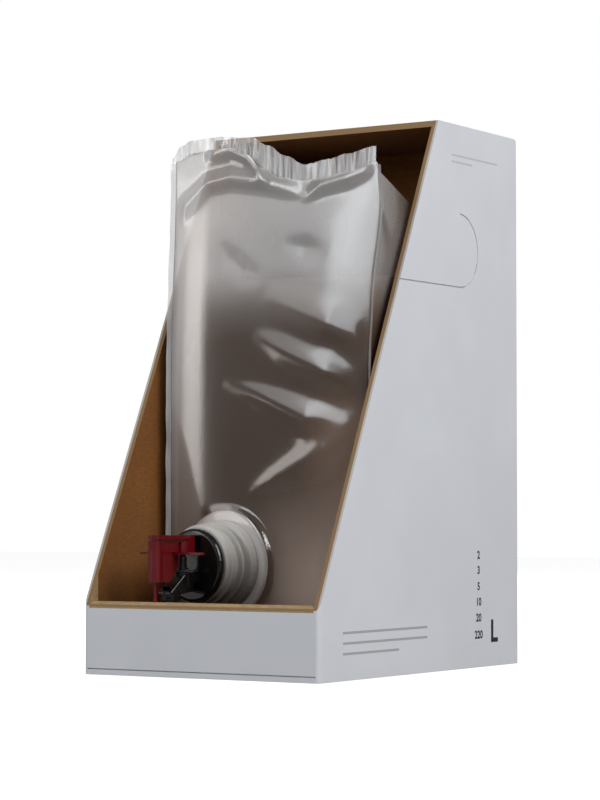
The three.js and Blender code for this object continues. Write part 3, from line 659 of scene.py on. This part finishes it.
def bag_point(turn, level):
    """A point of the bag: turn 0 to 4 goes front, right, back, left; level 0 to 1, floor to seal."""
    side, t, across, deep = side_of(turn)
    middle, half = (BAG_LEFT + BAG_RIGHT) / 2, (BAG_RIGHT - BAG_LEFT) / 2
    close = smoothstep(BACK_CLOSES, 1.0, level)
    inset = (1 - smoothstep(0, FOOT_ROUND, level)) ** 2
    rise = clamped((level - FOOT_FLOOR) / (1 - FOOT_FLOOR))
    rounding = max(deep - BACK_ROUND_FROM, 0) / (1 - BACK_ROUND_FROM)
    across *= 1 - BACK_NARROWS * rounding ** BACK_ROUND_POWER

    seal = interpolate(SEAL_LINE, middle + half * across)
    back = BACK_TOP - BACK_DROOP * abs(across) ** 3
    z_front = BAG_FLOOR + (seal - BAG_FLOOR) * rise
    z_back = BAG_FLOOR + (back - BAG_FLOOR) * min(rise / BACK_FULL, 1) + (seal - back) * close
    z = z_front + (z_back - z_front) * smoothstep(0, 1, deep)
    y_front = front_depth(z_front)
    y_back = y_front + (BAG_BACK - y_front) * (1 - close) + SEAL_GAP * close
    y = y_front + (y_back - y_front) * deep + (0.5 - deep) * FOOT_DRAWN_IN * inset
    x = middle + half * across * (1 - FOOT_NARROWS * inset)

    if side == 0:
        y = onto_flange(x, y - front_relief(x, z, t) * (1 - inset), z)
        x += interpolate(RIGHT_FLARE, z) * smoothstep(FLARE_FRONT_FROM, 1.0, t)
    elif side == 1:
        x += interpolate(RIGHT_FLARE, z_front) * smoothstep(FLARE_SIDE_TO, 0.0, deep)
    if side in (1, 3):
        wave = film_noise(SIDE_NOISE, y, z, side)
        x += math.copysign(1, across) * SIDE_WAVES * wave * math.sin(math.pi * deep)
    return Vector((x, y, z))


def bag_mesh():
    """The film as one closed shell, with the hole that the gland's neck comes through."""
    turns = [side + i / steps for side, steps in enumerate(BAG_COLUMNS) for i in range(steps)]
    count = len(turns)
    verts, holed, faces = [], [], []
    for j in range(BAG_LEVELS + 1):
        for turn in turns:
            point = bag_point(turn, j / BAG_LEVELS)
            away = weld_distance(point.x, point.z)
            inside = turn < 1 and away < HOLE
            if inside and away > 0:
                point.x = GLAND_X + (point.x - GLAND_X) * HOLE / away
                point.z = GLAND_Z + (point.z - GLAND_Z) * HOLE / away
                point.y = onto_flange(point.x, point.y, point.z)
            verts.append(point * MM)
            holed.append(inside)
    for j in range(BAG_LEVELS):
        for i in range(count):
            k = (i + 1) % count
            face = (j * count + i, j * count + k, (j + 1) * count + k, (j + 1) * count + i)
            if not all(holed[v] for v in face):
                faces.append(face)
    faces.append(tuple(range(count - 1, -1, -1)))
    return verts, faces


def grid_faces(columns, rows, turned=False):
    wide = columns + 1
    faces = []
    for j in range(rows):
        for i in range(columns):
            a = j * wide + i
            face = (a, a + 1, a + wide + 1, a + wide)
            faces.append(face[::-1] if turned else face)
    return faces


def seal_mesh():
    """The welded band over the bag's front film, with its upright crinkles."""
    width = BAG_RIGHT - BAG_LEFT + 2 * SEAM_WIDTH
    verts = []
    for j in range(SEAL_ROWS + 1):
        t = j / SEAL_ROWS
        for i in range(SEAL_COLUMNS + 1):
            x = BAG_LEFT - SEAM_WIDTH + width * i / SEAL_COLUMNS
            low, high = interpolate(SEAL_LINE, x) - SEAL_LAP, interpolate(SEAL_TOP, x)
            z = low + (high - low) * t
            z += SEAL_JAGS * t * film_noise(JAG_NOISE, x, z)
            y = front_depth(z) - SEAL_OUT
            y += SEAL_WAVES * t * film_noise(WAVE_NOISE, x, z)
            y += SEAL_CRINKLES * film_noise(CRINKLE_NOISE, x, z)
            verts.append(Vector((x, y, z)) * MM)
    return verts, grid_faces(SEAL_COLUMNS, SEAL_ROWS)


def seam_mesh(side):
    """The welded side seam: a narrow upright strip along the bag's front corner."""
    verts = []
    for j in range(SEAM_ROWS + 1):
        level = SEAM_LOW + (SEAM_HIGH - SEAM_LOW) * j / SEAM_ROWS
        root = bag_point(RIGHT_CORNER if side > 0 else 0.0, level)
        flutter = noise.noise(Vector((side, root.z * FLUTTER_RATE, 1.0)))
        for i in range(SEAM_COLUMNS + 1):
            t = i / SEAM_COLUMNS
            x = root.x + side * SEAM_WIDTH * t * (1 + FLUTTER_WIDE * flutter)
            y = root.y + SEAM_TUCK - SEAM_FORWARD * t + FLUTTER_DEEP * t * flutter
            verts.append(Vector((x, y, root.z)) * MM)
    return verts, grid_faces(SEAM_COLUMNS, SEAM_ROWS, turned=side < 0)


def make_bag():
    film, seal = film_material(), seal_material()
    pieces = [
        new_piece("bag", *bag_mesh(), film, "film"),
        new_piece("top_seal", *seal_mesh(), seal, "film"),
        new_piece("left_seam", *seam_mesh(-1), seal, "film"),
        new_piece("right_seam", *seam_mesh(1), seal, "film"),
    ]
    for piece in pieces:
        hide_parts("bag_film")
        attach(piece, BODY)


# Litre numbers on the right panel, in millimetres: text, middle along the panel, foot, height
COLUMN, FIGURE_HEIGHT = 55.5, 3.9
NUMBERS = [
    ("2", COLUMN, 56.2, FIGURE_HEIGHT),
    ("3", COLUMN, 48.4, FIGURE_HEIGHT),
    ("5", COLUMN, 40.0, FIGURE_HEIGHT),
    ("10", COLUMN, 32.0, FIGURE_HEIGHT),
    ("20", COLUMN, 23.8, FIGURE_HEIGHT),
    ("220", COLUMN, 15.0, FIGURE_HEIGHT),
    ("L", 72.0, 12.9, 11.0),
]
INK_LIFT = 0.04 * MM

# Shares of the font's size: the height of a capital, and how much the strokes are thickened
CAPITAL_SHARE, BOLDER = 0.69, 0.03


def make_numbers():
    ink = plastic_material("ink", (0.012, 0.012, 0.014), (0.03, 0.03, 0.034), 0.6)
    upright = Euler((math.pi / 2, 0, math.pi / 2)).to_matrix().to_4x4()
    verts, faces = [], []
    for text, middle, foot, height in NUMBERS:
        curve = bpy.data.curves.new("number", "FONT")
        curve.body = text
        curve.align_x = "CENTER"
        curve.size = height * MM / CAPITAL_SHARE
        curve.offset = BOLDER * curve.size
        written = bpy.data.objects.new("number", curve)
        mesh = bpy.data.meshes.new_from_object(written)
        place = Matrix.Translation((HALF_WIDTH + INK_LIFT, middle * MM, foot * MM)) @ upright
        start = len(verts)
        verts += [place @ v.co for v in mesh.vertices]
        faces += [tuple(start + v for v in face.vertices) for face in mesh.polygons]
        bpy.data.objects.remove(written)
    numbers = new_piece("print_numbers", verts, faces, ink, "board", smooth=False)
    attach(numbers, BODY)


make_camera()
make_stage()
dress_solids()
make_bag()
make_numbers()
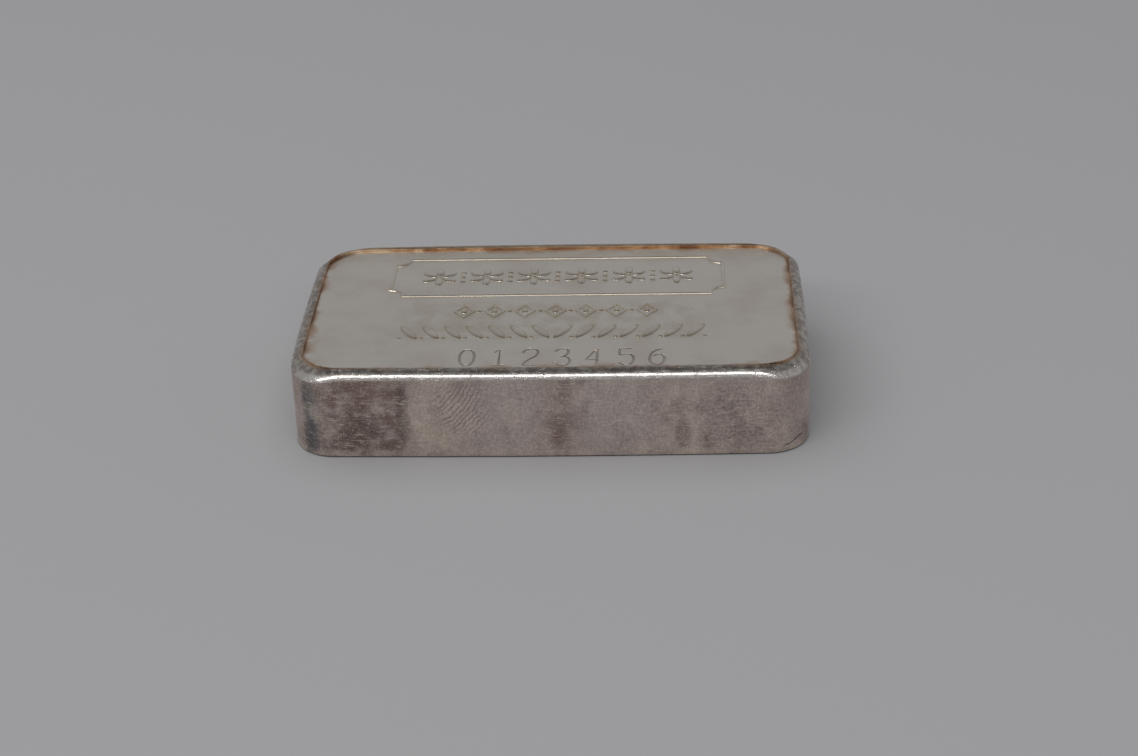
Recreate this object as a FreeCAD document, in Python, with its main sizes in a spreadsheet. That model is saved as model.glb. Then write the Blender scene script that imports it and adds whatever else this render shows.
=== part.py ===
"""A ten-ounce silver bar, struck from one blank of fine silver.

The bar is one piece of metal and lies flat on its underside, with its long side along X.
Its walls swell a little between round upright corners. Near the top the metal hasn't quite
filled the die's corners, so they slump to a larger radius. The die leaves a sunk flat field
on the top face, with a raised rim round it that rolls over into the walls. The underside is
plain, with a small broken edge all round.

Frame: millimetres, +Z up, origin at the middle of the underside.
"""

import math
import os

import FreeCAD
import Part
import Sketcher

SIZES = [
    ("length", "66.2", "along X, over the swell of the end walls"),
    ("width", "38.4", "along Y, over the swell of the long walls"),
    ("thickness", "12.2", "underside to the top of the rim"),
    ("corner_radius", "5.5", "upright corners, in plan"),
    ("long_wall_swell", "0.3", "middle of a long wall, out from its ends"),
    ("end_wall_swell", "0.12", "middle of an end wall, out from its ends"),
    ("rim_width", "1.6", "wall to the edge of the sunk field"),
    ("field_depth", "0.35", "top of the rim down to the sunk field"),
    ("field_corner_radius", "4.75", "corners of the sunk field, in plan"),
    ("slump_height", "2.2", "top part of the walls, where the corners slump"),
    ("corner_slump", "2.0", "growth of the corner radius from there to the rim"),
    ("shoulder_radius", "0.5", "round of the rim over the walls"),
    ("step_radius", "0.2", "round of the rim over the sunk field"),
    ("foot_radius", "0.3", "round of the walls under the bar"),
]
CROWN_SECTIONS = [  # (share of the slump height, share of the corner slump)
    (0, 0),
    (0.35, 0.1),
    (0.7, 0.42),
    (1, 1),
]
LEVEL_TOLERANCE = 1e-4


def write_sheet(doc):
    """Keeps the driving sizes in a spreadsheet, one aliased cell each."""
    sheet = doc.addObject("Spreadsheet::Sheet", "Sizes")
    for row, (name, value, note) in enumerate(SIZES, start=1):
        sheet.set(f"A{row}", name)
        sheet.set(f"B{row}", value)
        sheet.set(f"C{row}", note)
        sheet.setAlias(f"B{row}", name)
    doc.recompute()
    return sheet


def swell_radius(wall, corner, swell):
    """Expression for the radius of a wall that swells between two round corners."""
    half_chord = f"({wall} / 2 - {corner})"
    return f"({half_chord} * {half_chord} + {swell} * {swell}) / (2 * {swell})"


def swollen_outline(body, name, height, inset, corner):
    """A sketch of the bar's outline, centred on Z, at a height and drawn in by an inset.

    Eight arcs meet tangent to each other: four walls with a slight swell and four corners.
    height, inset and corner are expressions on the sheet.
    """
    sketch = body.newObject("Sketcher::SketchObject", name)
    plane = next(o for o in body.Origin.OriginFeatures if o.Role == "XY_Plane")
    sketch.AttachmentSupport = [(plane, "")]
    sketch.MapMode = "FlatFace"
    sketch.setExpression(".AttachmentOffset.Base.z", height)

    length = f"(Sizes.length - 2 * {inset})"
    width = f"(Sizes.width - 2 * {inset})"
    long_radius = swell_radius(length, corner, "Sizes.long_wall_swell")
    end_radius = swell_radius(width, corner, "Sizes.end_wall_swell")

    # each arc is first drawn near its place, from the sheet's present values; the constraints set the rest
    value = {key: sketch.evalExpression(text) for key, text in {
        "x": f"{length} / 2", "y": f"{width} / 2", "corner": corner,
        "long": long_radius, "end": end_radius}.items()}
    value = {key: float(getattr(number, "Value", number)) for key, number in value.items()}
    up = FreeCAD.Vector(0, 0, 1)
    quarter = math.pi / 2
    inner_x = value["x"] - value["corner"]
    inner_y = value["y"] - value["corner"]
    walls = []
    corners = []
    for turn in range(4):
        along_y = turn % 2 == 0
        sign = 1 if turn < 2 else -1
        radius = value["end"] if along_y else value["long"]
        reach = value["x"] if along_y else value["y"]
        half_span = (inner_y if along_y else inner_x) / radius
        offset = sign * (reach - radius)
        middle = FreeCAD.Vector(offset, 0, 0) if along_y else FreeCAD.Vector(0, offset, 0)
        facing = turn * quarter
        circle = Part.Circle(middle, up, radius)
        wall = Part.ArcOfCircle(circle, facing - half_span, facing + half_span)
        walls.append(sketch.addGeometry(wall, False))
        corner_x = inner_x if turn in (0, 3) else -inner_x
        corner_y = inner_y if turn < 2 else -inner_y
        circle = Part.Circle(FreeCAD.Vector(corner_x, corner_y, 0), up, value["corner"])
        corners.append(sketch.addGeometry(Part.ArcOfCircle(circle, facing, facing + quarter), False))
    constrain = sketch.addConstraint
    for turn in range(4):
        following = walls[(turn + 1) % 4]
        constrain(Sketcher.Constraint("Tangent", walls[turn], 2, corners[turn], 1))
        constrain(Sketcher.Constraint("Tangent", corners[turn], 2, following, 1))
    for turn in range(1, 4):
        constrain(Sketcher.Constraint("Equal", corners[0], corners[turn]))
    x_axis, y_axis, origin = -1, -2, (-1, 1)
    for turn, wall in enumerate(walls):
        along_y = turn % 2 == 0
        constrain(Sketcher.Constraint("PointOnObject", wall, 3, x_axis if along_y else y_axis))
        kind = "DistanceX" if along_y else "DistanceY"
        reach = f"{length} / 2" if along_y else f"{width} / 2"
        radius = end_radius if along_y else long_radius
        gap = value["end"] - value["x"] if along_y else value["long"] - value["y"]
        if turn < 2:
            placed = constrain(Sketcher.Constraint(kind, wall, 3, *origin, gap))
        else:
            placed = constrain(Sketcher.Constraint(kind, *origin, wall, 3, gap))
        sketch.setExpression(f"Constraints[{placed}]", f"{radius} - {reach}")
        sized = constrain(Sketcher.Constraint("Radius", wall, value["end"] if along_y else value["long"]))
        sketch.setExpression(f"Constraints[{sized}]", radius)
    sized = constrain(Sketcher.Constraint("Radius", corners[0], value["corner"]))
    sketch.setExpression(f"Constraints[{sized}]", corner)
    return sketch


def level_edges(shape, height, reach=None):
    """Names of the edges that lie wholly at one height and, if a reach is given, within it along X."""
    names = []
    for index, edge in enumerate(shape.Edges, start=1):
        box = edge.BoundBox
        level = abs(box.ZMin - height) < LEVEL_TOLERANCE and abs(box.ZMax - height) < LEVEL_TOLERANCE
        if level and (reach is None or max(box.XMax, -box.XMin) <= reach):
            names.append(f"Edge{index}")
    return names


def round_edges(body, name, base, edges, radius):
    """A fillet of the named edges, its radius bound to the sheet."""
    fillet = body.newObject("PartDesign::Fillet", name)
    fillet.Base = (base, edges)
    fillet.setExpression("Radius", radius)
    body.Document.recompute()
    return fillet


def make_crown(body):
    """The top part of the block: a loft through outlines whose corners grow rounder with height."""
    outlines = []
    for number, (height_share, slump_share) in enumerate(CROWN_SECTIONS):
        height = f"Sizes.thickness - Sizes.slump_height * {1 - height_share:g}"
        corner = f"Sizes.corner_radius + Sizes.corner_slump * {slump_share:g}"
        outlines.append(swollen_outline(body, f"crown_outline_{number}", height, "0", corner))
    crown = body.newObject("PartDesign::AdditiveLoft", "crown")
    crown.Profile = outlines[0]
    crown.Sections = outlines[1:]
    crown.Ruled = False
    body.Document.recompute()
    return crown


def make_bar(doc, sheet):
    """The bar: a struck block, the rounds of its rim and foot, and its sunk field."""
    body = doc.addObject("PartDesign::Body", "silver_bar")
    body.Label = "silver_bar"

    block = body.newObject("PartDesign::Pad", "block")
    block.Profile = swollen_outline(body, "wall_outline", "0", "0", "Sizes.corner_radius")
    block.setExpression("Length", "Sizes.thickness - Sizes.slump_height")
    doc.recompute()
    crown = make_crown(body)
    if crown.Shape.Volume <= block.Shape.Volume:
        raise RuntimeError("the crown added nothing")
    top = level_edges(crown.Shape, sheet.thickness)
    shoulder = round_edges(body, "shoulder_round", crown, top, "Sizes.shoulder_radius")
    foot = round_edges(body, "foot_round", shoulder, level_edges(shoulder.Shape, 0), "Sizes.foot_radius")

    field = body.newObject("PartDesign::Pocket", "sunk_field")
    field.Profile = swollen_outline(
        body, "field_outline", "Sizes.thickness", "Sizes.rim_width", "Sizes.field_corner_radius")
    field.setExpression("Length", "Sizes.field_depth")
    doc.recompute()
    if field.Shape.Volume >= foot.Shape.Volume:
        raise RuntimeError("the sunk field cut nothing")
    reach = sheet.length / 2 - sheet.rim_width + LEVEL_TOLERANCE
    brink = level_edges(field.Shape, sheet.thickness, reach)
    step = round_edges(body, "step_round", field, brink, "Sizes.step_radius")
    body.Tip = step
    doc.recompute()
    return body


def check_document(doc):
    """Stops if any object failed or is left without a sound shape."""
    for thing in doc.Objects:
        if {"Invalid", "Error"} & set(thing.State):
            raise RuntimeError(f"{thing.Name} did not build: {thing.State}")


def write_parts(pieces):
    """Writes each piece's solid to parts/NODE.step, named by its label."""
    os.makedirs("parts", exist_ok=True)
    for piece in pieces:
        if piece.Shape.isNull() or not piece.Shape.isValid():
            raise RuntimeError(f"{piece.Label} has no sound shape")
        piece.Shape.exportStep(f"parts/{piece.Label}.step")


document = FreeCAD.newDocument("SilverBar")
sizes = write_sheet(document)
bar = make_bar(document, sizes)
check_document(document)
write_parts([bar])
print(f"volume {bar.Shape.Volume:.1f} mm3, solids {len(bar.Shape.Solids)}, box {bar.Shape.optimalBoundingBox(False)}")
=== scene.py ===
import math
import random

import bmesh
import bpy
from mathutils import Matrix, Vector


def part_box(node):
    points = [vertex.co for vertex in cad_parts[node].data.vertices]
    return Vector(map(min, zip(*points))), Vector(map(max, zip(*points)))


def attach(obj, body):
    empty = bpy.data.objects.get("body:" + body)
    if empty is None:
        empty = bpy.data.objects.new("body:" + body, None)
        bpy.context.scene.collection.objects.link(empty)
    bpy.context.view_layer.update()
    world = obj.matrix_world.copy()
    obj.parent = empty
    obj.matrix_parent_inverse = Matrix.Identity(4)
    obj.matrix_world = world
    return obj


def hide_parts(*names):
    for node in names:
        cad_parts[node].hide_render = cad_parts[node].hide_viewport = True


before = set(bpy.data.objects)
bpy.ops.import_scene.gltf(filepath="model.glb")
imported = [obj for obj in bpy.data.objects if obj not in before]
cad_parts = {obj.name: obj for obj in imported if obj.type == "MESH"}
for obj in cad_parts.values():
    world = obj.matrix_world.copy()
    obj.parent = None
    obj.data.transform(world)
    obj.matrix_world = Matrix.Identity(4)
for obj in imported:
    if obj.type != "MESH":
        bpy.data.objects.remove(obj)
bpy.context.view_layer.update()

# ---------------------------------------------------------------- the struck block
# One thick blank of fine silver, pressed cold between two dies. Its walls swell a little, its
# top corners slump where the metal didn't fill the die, and the upper die leaves a sunk field
# inside a raised rim.
MM = 0.001
QUARTER = math.pi / 2
low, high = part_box("silver_bar")
LENGTH = high.x - low.x
WIDTH = high.y - low.y
THICKNESS = high.z - low.z
LONG_SWELL = 0.3 * MM
END_SWELL = 0.12 * MM
CORNER_RADIUS = 5.5 * MM
CORNER_SLUMP = 2.0 * MM
SLUMP_HEIGHT = 2.2 * MM
SLUMP_POWER = 2.4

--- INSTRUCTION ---
Taking the records above, retype every line from the one with "sizes = write_sheet(document)" down to the one with "bpy.data.objects.remove(obj)", exactly and with nothing else.

--- EXERCISE SOLUTION ---
sizes = write_sheet(document)
bar = make_bar(document, sizes)
check_document(document)
write_parts([bar])
print(f"volume {bar.Shape.Volume:.1f} mm3, solids {len(bar.Shape.Solids)}, box {bar.Shape.optimalBoundingBox(False)}")
=== scene.py ===
import math
import random

import bmesh
import bpy
from mathutils import Matrix, Vector


def part_box(node):
    points = [vertex.co for vertex in cad_parts[node].data.vertices]
    return Vector(map(min, zip(*points))), Vector(map(max, zip(*points)))


def attach(obj, body):
    empty = bpy.data.objects.get("body:" + body)
    if empty is None:
        empty = bpy.data.objects.new("body:" + body, None)
        bpy.context.scene.collection.objects.link(empty)
    bpy.context.view_layer.update()
    world = obj.matrix_world.copy()
    obj.parent = empty
    obj.matrix_parent_inverse = Matrix.Identity(4)
    obj.matrix_world = world
    return obj


def hide_parts(*names):
    for node in names:
        cad_parts[node].hide_render = cad_parts[node].hide_viewport = True


before = set(bpy.data.objects)
bpy.ops.import_scene.gltf(filepath="model.glb")
imported = [obj for obj in bpy.data.objects if obj not in before]
cad_parts = {obj.name: obj for obj in imported if obj.type == "MESH"}
for obj in cad_parts.values():
    world = obj.matrix_world.copy()
    obj.parent = None
    obj.data.transform(world)
    obj.matrix_world = Matrix.Identity(4)
for obj in imported:
    if obj.type != "MESH":
        bpy.data.objects.remove(obj)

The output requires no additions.